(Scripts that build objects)
+ + +
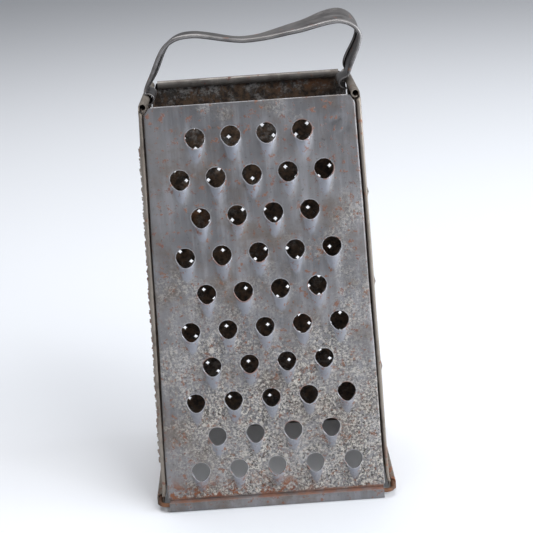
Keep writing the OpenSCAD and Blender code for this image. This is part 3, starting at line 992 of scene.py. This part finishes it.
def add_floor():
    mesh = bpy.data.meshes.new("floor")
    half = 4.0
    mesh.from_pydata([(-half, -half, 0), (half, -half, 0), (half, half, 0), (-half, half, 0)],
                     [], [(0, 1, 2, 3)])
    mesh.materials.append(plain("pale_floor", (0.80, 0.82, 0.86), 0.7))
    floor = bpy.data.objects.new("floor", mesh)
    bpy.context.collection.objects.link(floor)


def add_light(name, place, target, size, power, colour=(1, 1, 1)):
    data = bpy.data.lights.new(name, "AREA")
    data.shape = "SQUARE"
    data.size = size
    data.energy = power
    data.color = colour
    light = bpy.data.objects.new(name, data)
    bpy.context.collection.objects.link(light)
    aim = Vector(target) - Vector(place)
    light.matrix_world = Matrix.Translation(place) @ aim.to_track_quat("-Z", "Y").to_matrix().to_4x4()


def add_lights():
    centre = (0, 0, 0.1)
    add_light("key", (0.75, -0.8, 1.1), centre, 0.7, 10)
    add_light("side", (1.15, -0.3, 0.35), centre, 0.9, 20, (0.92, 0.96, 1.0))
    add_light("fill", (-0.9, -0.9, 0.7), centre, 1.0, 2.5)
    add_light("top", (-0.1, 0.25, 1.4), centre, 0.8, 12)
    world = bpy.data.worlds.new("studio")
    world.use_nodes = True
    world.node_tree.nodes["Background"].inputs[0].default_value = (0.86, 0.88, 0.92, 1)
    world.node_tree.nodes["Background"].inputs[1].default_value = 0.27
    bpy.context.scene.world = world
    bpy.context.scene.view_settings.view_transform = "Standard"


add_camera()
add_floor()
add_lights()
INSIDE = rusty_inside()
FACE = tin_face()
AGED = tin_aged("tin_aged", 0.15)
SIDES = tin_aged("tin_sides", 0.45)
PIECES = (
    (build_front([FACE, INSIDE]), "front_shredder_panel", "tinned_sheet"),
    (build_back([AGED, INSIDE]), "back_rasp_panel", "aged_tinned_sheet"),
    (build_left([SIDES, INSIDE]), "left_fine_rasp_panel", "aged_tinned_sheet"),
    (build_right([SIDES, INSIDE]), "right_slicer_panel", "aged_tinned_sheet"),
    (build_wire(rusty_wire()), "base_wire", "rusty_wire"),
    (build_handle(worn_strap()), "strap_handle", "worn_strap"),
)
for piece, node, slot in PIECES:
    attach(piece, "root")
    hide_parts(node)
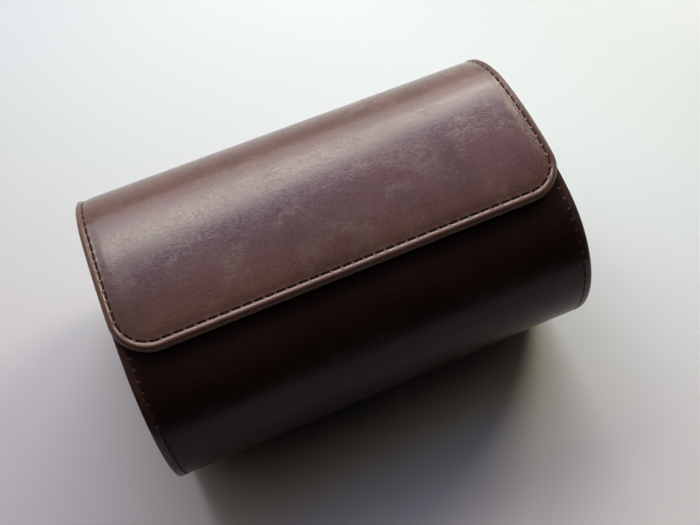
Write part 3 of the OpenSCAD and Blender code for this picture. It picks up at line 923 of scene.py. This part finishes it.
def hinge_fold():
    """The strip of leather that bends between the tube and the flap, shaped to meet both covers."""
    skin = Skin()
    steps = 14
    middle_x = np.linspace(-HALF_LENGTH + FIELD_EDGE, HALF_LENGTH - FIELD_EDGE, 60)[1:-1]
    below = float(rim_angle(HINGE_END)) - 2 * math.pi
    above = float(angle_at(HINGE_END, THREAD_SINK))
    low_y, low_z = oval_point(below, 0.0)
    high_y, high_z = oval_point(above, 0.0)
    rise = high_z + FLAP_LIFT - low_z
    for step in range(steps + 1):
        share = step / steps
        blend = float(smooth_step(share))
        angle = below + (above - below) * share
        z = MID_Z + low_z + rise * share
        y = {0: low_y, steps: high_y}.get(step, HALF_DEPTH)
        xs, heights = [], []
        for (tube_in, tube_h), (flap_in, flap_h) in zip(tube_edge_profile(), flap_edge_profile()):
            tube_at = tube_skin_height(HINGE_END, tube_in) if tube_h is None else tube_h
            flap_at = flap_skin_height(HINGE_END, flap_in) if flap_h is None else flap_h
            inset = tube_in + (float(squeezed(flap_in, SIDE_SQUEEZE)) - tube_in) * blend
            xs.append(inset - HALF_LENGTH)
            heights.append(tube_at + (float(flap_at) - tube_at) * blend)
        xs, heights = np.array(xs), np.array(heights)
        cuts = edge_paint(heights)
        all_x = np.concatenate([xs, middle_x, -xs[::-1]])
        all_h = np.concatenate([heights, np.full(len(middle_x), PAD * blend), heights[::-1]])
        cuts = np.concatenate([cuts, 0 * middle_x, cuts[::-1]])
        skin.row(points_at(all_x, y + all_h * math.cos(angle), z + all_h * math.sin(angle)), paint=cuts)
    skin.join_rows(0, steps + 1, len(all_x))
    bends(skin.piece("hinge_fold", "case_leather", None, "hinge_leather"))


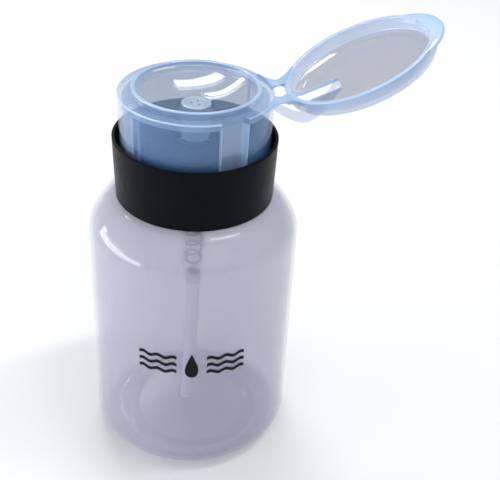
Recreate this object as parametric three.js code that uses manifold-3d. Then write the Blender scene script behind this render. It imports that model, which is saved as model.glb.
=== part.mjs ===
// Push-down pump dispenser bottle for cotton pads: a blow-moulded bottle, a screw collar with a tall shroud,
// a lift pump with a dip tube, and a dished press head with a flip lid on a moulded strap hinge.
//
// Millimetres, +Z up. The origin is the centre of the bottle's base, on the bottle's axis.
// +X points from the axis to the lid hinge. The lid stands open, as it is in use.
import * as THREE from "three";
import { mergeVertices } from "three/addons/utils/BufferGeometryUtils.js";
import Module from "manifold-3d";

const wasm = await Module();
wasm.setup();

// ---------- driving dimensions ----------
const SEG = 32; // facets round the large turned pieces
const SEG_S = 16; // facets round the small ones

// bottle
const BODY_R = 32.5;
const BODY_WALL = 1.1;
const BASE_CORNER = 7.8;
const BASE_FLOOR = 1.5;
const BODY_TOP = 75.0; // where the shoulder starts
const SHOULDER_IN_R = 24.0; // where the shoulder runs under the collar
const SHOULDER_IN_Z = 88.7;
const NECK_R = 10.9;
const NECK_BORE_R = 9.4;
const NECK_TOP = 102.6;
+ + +
• Exercise task: Set down the lines above as they stand, starting with the first line and ending with the line that contains "light.matrix_world = Matrix.Translation(place)".

• Solution to this problem:
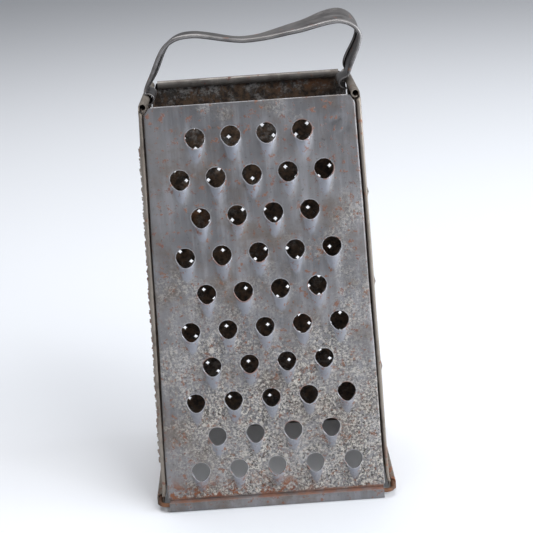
Keep writing the OpenSCAD and Blender code for this image. This is part 3, starting at line 992 of scene.py. This part finishes it.
def add_floor():
    mesh = bpy.data.meshes.new("floor")
    half = 4.0
    mesh.from_pydata([(-half, -half, 0), (half, -half, 0), (half, half, 0), (-half, half, 0)],
                     [], [(0, 1, 2, 3)])
    mesh.materials.append(plain("pale_floor", (0.80, 0.82, 0.86), 0.7))
    floor = bpy.data.objects.new("floor", mesh)
    bpy.context.collection.objects.link(floor)


def add_light(name, place, target, size, power, colour=(1, 1, 1)):
    data = bpy.data.lights.new(name, "AREA")
    data.shape = "SQUARE"
    data.size = size
    data.energy = power
    data.color = colour
    light = bpy.data.objects.new(name, data)
    bpy.context.collection.objects.link(light)
    aim = Vector(target) - Vector(place)
    light.matrix_world = Matrix.Translation(place) @ aim.to_track_quat("-Z", "Y").to_matrix().to_4x4()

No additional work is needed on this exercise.